The Panama Canal: 500 Lives per Mile

The original Panama Canal still operates a century later. Kajmeister photo.

A grand vision. Incredible hubris. Stupidity and poor planning. Thousands of lives lost. A miracle of modern science and engineering. A doorway between oceans. The Panama Canal was–and is–all of these things.

Yesterday, I wrote my A to Z post about the country of Panama. But I mentioned the serendipity of being in Panama while it was time to write about Panama. And the first thing anyone usually thinks about Panama is The Canal.
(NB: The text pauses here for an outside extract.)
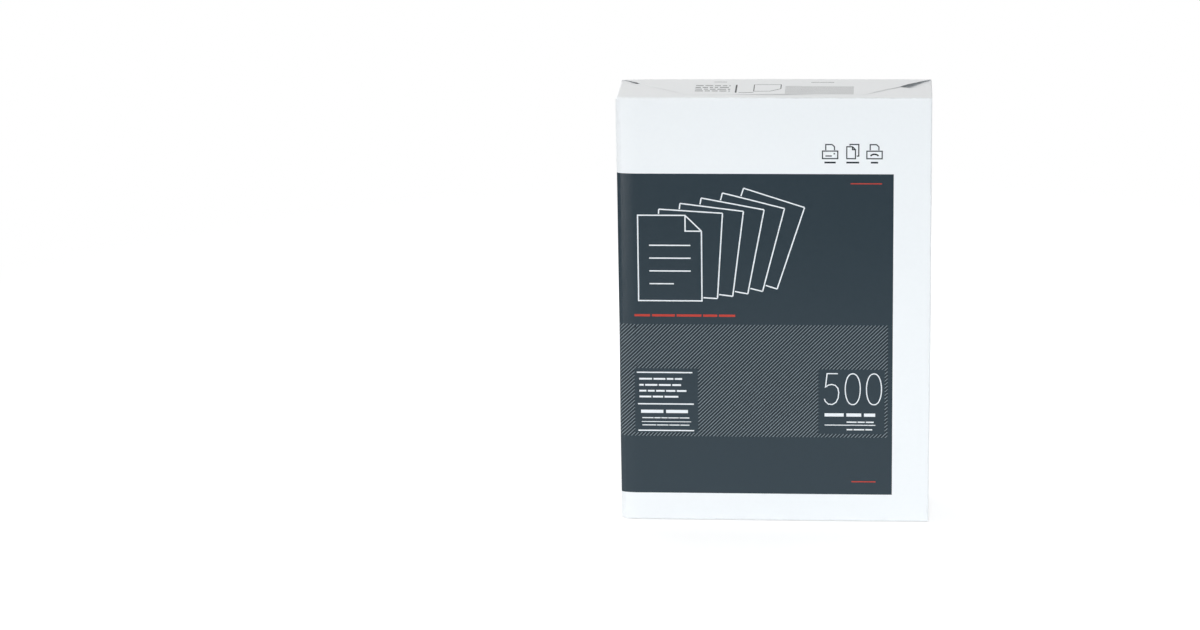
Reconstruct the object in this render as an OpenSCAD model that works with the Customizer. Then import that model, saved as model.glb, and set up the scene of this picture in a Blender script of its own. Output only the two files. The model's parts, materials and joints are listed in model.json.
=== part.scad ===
// A sealed ream of office paper, standing on one of its two folded ends.
// Sizes in mm. x runs across the label face, y from the label face to the back, z up.
// The sheets can't be seen, so the pack is one closed solid with no core inside it.

/* [Pack] */
// Width over the two long sides
pack_w = 212; // [180:0.5:230]
// Thickness from the label face to the seam on the back
pack_t = 54; // [50:0.5:64]
// Height over both folded ends
pack_h = 300; // [285:0.5:370]
// Radius of the two long edges at the left, where the wrapper is loose
loose_r = 3.4; // [1.2:0.1:5]
// Radius of the two long edges at the right, where it is pulled tight
tight_r = 1.3; // [0.8:0.1:4]
// Radius of the creases round each end
crease_r = 1.2; // [0.6:0.1:2.5]

/* [Folded ends] */
// How far each end flap reaches from its own crease
flap_depth = 45; // [34:0.5:46]
// Height of one folded layer with the air under it
layer_t = 0.4; // [0.2:0.05:0.8]
// How far in from the corner each slanted fold starts
fold_ease = 0.7; // [0.4:0.1:2]
// Length of the open pocket at the upper right, along its slanted fold from the back corner inwards
mouth_len = 27; // [15:0.5:34]
// Opening of that pocket under the flap
mouth_h = 2.6; // [1:0.1:4]
// Length of the other three pockets
mouth_small_len = 17; // [10:0.5:34]
// Opening of the other three pockets
mouth_small_h = 0.9; // [0.4:0.1:3]
// How far the side tuck slopes down into its pocket
slope_len = 12; // [6:0.5:14]
// How far a pocket runs in under the flap
under_len = 3.5; // [1.5:0.5:6]

/* [Back seam] */
// Width of the overlap glued down the back
seam_w = 22; // [14:0.5:34]
// Free edge of the overlap, measured from the middle of the back
seam_edge = 18; // [8:0.5:50]
// Extra thickness of the overlap
seam_t = 0.3; // [0.1:0.05:0.6]

/* [Printed field] */
// Margin between the field and the right edge
field_right = 26; // [10:0.5:60]
// Height of the field's lower edge over the foot
field_low = 20; // [8:0.5:60]
// Height of the bare strip over the field
field_high = 53; // [20:0.5:110]
// How far the field runs on round the left side
field_wrap = 26; // [8:0.5:40]
// Thickness given to the film of ink
ink_t = 0.05; // [0.03:0.01:0.15]

/* [Hidden] */
$fn = 48;
half_w = pack_w / 2;
half_t = pack_t / 2;
half_h = pack_h / 2;
back_y = half_t - seam_t;
end_r = 0.9 * min(crease_r, tight_r, loose_r);
fold_zone = 3 * (end_r + 2 * layer_t);
past = 2.5 * layer_t;
paper = [0.95, 0.95, 0.94];

// A quarter disc with its centre at x, y, turned so that it fills one corner.
module corner(x, y, turn) {
  translate([x, y])
    rotate(turn)
      intersection() {
        circle(r = end_r);
        square(end_r + past);
      }
}

// Half of an upright section: w wide to the right of the axis, with both end creases rounded.
module half_section(w, top) {
  translate([0, -top])
    square([w - end_r, 2 * top]);
  translate([w - end_r, -top + end_r])
    square([end_r, 2 * (top - end_r)]);
  corner(w - end_r, top - end_r, 0);
  corner(w - end_r, -top + end_r, 270);
}

// One upright edge of the block, the half section turned through a quarter circle.
module edge_post(x, y, r, top, turn) {
  translate([x, y, 0])
    rotate(turn)
      rotate_extrude(angle = 90)
        half_section(r, top);
}

// The wrapped block with all its edges rounded: a middle slab, two sides and four upright edges.
module envelope(x0, y0, y1, drop) {
  top = half_h - drop;
  mid_y = (y0 + y1) / 2;
  left = x0 + loose_r;
  right = half_w - tight_r;
  translate([left, mid_y, 0])
    rotate([90, 0, 90])
      linear_extrude(right - left) {
        half_section((y1 - y0) / 2, top);
        mirror([1, 0])
          half_section((y1 - y0) / 2, top);
      }
  translate([left, y1 - loose_r, 0])
    rotate([90, 0, 0])
      linear_extrude(y1 - y0 - 2 * loose_r)
        mirror([1, 0])
          half_section(loose_r, top);
  translate([right, y1 - tight_r, 0])
    rotate([90, 0, 0])
      linear_extrude(y1 - y0 - 2 * tight_r)
        half_section(tight_r, top);
  edge_post(right, y1 - tight_r, tight_r, top, 0);
  edge_post(left, y1 - loose_r, loose_r, top, 90);
  edge_post(left, y0 + loose_r, loose_r, top, 180);
  edge_post(right, y0 + tight_r, tight_r, top, 270);
}

// Outline of an end flap hinged on the back crease, its sides slanting in at 45 degrees.
module flap_outline() {
  base = half_w - fold_ease;
  polygon([
    [-base - past, half_t + past],
    [base + past, half_t + past],
    [base - flap_depth, half_t - flap_depth],
    [-base + flap_depth, half_t - flap_depth]
  ]);
}

// The outer flap from the back, a layer over the inner flap from the label face.
module end_flaps() {
  intersection() {
    envelope(-half_w, -half_t, back_y, layer_t);
    translate([0, 0, half_h - fold_zone])
      linear_extrude(fold_zone + past)
        mirror([0, 1])
          flap_outline();
  }
  intersection() {
    envelope(-half_w, -half_t, back_y, 0);
    translate([0, 0, half_h - fold_zone])
      linear_extrude(fold_zone + past)
        flap_outline();
  }
}

// Space of an open pocket under the slanted fold that starts at the right back corner.
// It deepens from the corner inwards, runs in under the flap, and the side tuck slopes down to it.
module pocket(open_len, open_h) {
  low = 0.9 * open_h;
  lip = layer_t / 3;
  normal_len = norm([low * slope_len, low * open_len, open_len * slope_len]);
  translate([half_w - fold_ease, half_t, half_h - 2 * layer_t])
    rotate(225) {
      intersection() {
        translate([0, layer_t, 0])
          rotate([90, 0, 0])
            linear_extrude(under_len + past)
              polygon([[0, lip], [open_len, lip], [open_len, -open_h]]);
        translate([0, 0, -open_h - past])
          linear_extrude(open_h + 2 * past)
            polygon([[under_len / 2, past], [open_len + past, past], [open_len + past, -under_len]]);
      }
      intersection() {
        translate([0, 0, -open_h - past])
          linear_extrude(open_h + past + layer_t)
            polygon([[lip, lip], [open_len - lip, lip], [open_len - lip, slope_len]]);
        rotate(
          a = acos(open_len * slope_len / normal_len),
          v = [low * open_len, low * slope_len, 0]
        )
          translate([-pack_t, -pack_t, 0])
            cube([2 * pack_t, 2 * pack_t, half_t]);
      }
    }
}

// The block itself, with the overlap down its back and the film of the printed field.
module block() {
  envelope(-half_w, -half_t, back_y, 2 * layer_t);
  intersection() {
    envelope(-half_w, -half_t, half_t, 0);
    translate([seam_edge - seam_w, 0, -half_h - past])
      cube([seam_w, pack_t, pack_h + 2 * past]);
  }
  intersection() {
    envelope(-half_w - ink_t, -half_t - ink_t, back_y, 0);
    translate([-half_w - past, -half_t - past, -half_h + field_low])
      cube([pack_w - field_right + past, field_wrap + past, pack_h - field_low - field_high]);
  }
}

module wrapped_ream() {
  color(paper)
    translate([0, 0, half_h])
      difference() {
        union() {
          block();
          end_flaps();
          mirror([0, 0, 1])
            end_flaps();
        }
        pocket(mouth_len, mouth_h);
        mirror([1, 0, 0])
          pocket(mouth_small_len, mouth_small_h);
        mirror([0, 0, 1]) {
          pocket(mouth_small_len, mouth_small_h);
          mirror([1, 0, 0])
            pocket(mouth_small_len, mouth_small_h);
        }
      }
}

wrapped_ream();
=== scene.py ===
import json
import math

import bpy
import numpy as np
from mathutils import Matrix

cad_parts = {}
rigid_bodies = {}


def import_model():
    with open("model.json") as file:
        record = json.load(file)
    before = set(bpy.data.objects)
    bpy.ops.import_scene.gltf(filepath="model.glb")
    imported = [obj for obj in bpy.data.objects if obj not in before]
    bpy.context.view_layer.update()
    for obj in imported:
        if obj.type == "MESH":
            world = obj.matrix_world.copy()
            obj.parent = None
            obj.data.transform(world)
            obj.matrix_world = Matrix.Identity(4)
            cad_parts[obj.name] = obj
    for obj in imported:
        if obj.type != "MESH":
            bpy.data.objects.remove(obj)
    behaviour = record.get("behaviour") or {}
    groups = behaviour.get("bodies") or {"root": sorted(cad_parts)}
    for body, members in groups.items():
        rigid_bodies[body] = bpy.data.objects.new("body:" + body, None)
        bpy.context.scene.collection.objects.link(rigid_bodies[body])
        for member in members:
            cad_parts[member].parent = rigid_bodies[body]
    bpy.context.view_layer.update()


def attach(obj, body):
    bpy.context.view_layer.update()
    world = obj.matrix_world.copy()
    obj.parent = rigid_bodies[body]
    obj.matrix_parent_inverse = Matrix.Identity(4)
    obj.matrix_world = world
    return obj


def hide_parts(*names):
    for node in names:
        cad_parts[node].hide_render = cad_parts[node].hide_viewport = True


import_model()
print("frame loaded")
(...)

Knowing I was planning this trip through the canal, Nan, one of my chickleball friends, recommended an excellent history of the canal: David McCullough’s The Pathway through the Seas. It earned a Pulitzer Prize 50 years ago, and for good reason. I had to speed-read the last of the 600 pages, just finishing it it in time–phew! otherwise, we would have been stuck in the locks. Spoiler: they did it. It was cray-cray. Herein, I will give you the speed version, 2000 words instead of 600 pages, the How, Why, and What the Canal was all about.

Before the Canal, there was a 50-mi (roughly) stretch of mountains and jungles. There was a railroad, but railroads can’t carry ships, and the Chagres River limited what ships could traverse it. Photo from mapsland.